On a Boston sidewalk, Reacher almost collides with a man shot three times - including twice in the head - and pitched off a cliff into the Pacific ten years before. Having a former colleague in the Military Police put a trace on the man's license plate brings the Drug Enforcement Agency to Jack's door. And what might your interest be, sir? Reacher, is it?
Jack, a former Army MP major that now wanders the United States as a near-vagrant always on the lookout for wrongs to rectify, finds himself aiding the Feds as he goes undercover to penetrate a fortified mansion on an isolated headland on Maine's wild coast. The DEA suspects that the mansion's owner, Zachary Beck, is using his importing business to bring in something other than Oriental floor coverings. And Beck apparently has a connection to Reacher's sidewalk ghost. Jack doesn't care about Beck or his rugs, but does have another old score to settle once and for all. And this time he going to get it right, or die trying.

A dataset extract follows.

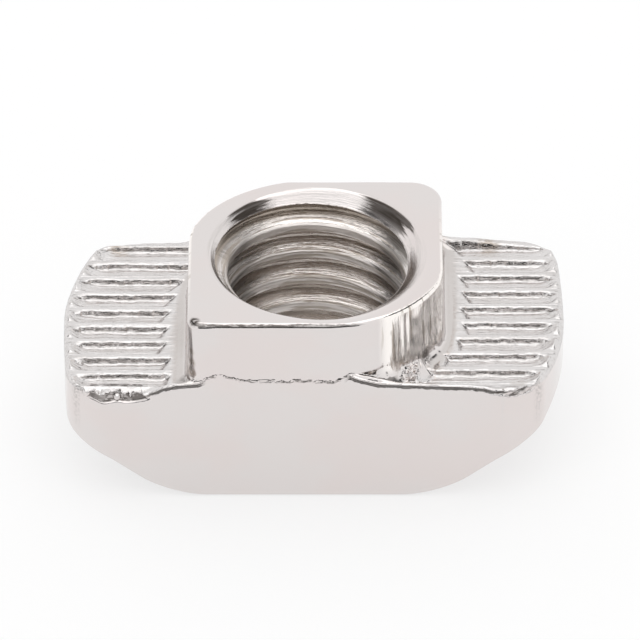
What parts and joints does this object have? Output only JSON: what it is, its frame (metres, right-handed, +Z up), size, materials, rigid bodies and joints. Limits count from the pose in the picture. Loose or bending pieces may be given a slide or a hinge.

The plot of PERSUADER includes the first time I can recall Jack feeling fear. Well, not fear maybe, but at least apprehension. Beck's gatekeeper, Paulie, is six inches taller, ten inches wider across the shoulders, and two hundred pounds heavier than our hero. Paulie's arms are bigger than Jack's legs. And he's surprisingly quick. Both you and Reacher know that, at some point, he's going to have to fight this monster. From Jack's point of view, that's going to be the dodgy bit. The reader savors the expectation.
Jack's my favorite Loner and Tough Guy in the Trashy Literature genre. But, his habitual physical impregnability becomes almost monotonous. So, the fact that Reacher's life comes within a gossamer thread of being extinguished more than once in this thriller is refreshing. Now that his vulnerability has been established, I look forward more than ever to Child's next volume.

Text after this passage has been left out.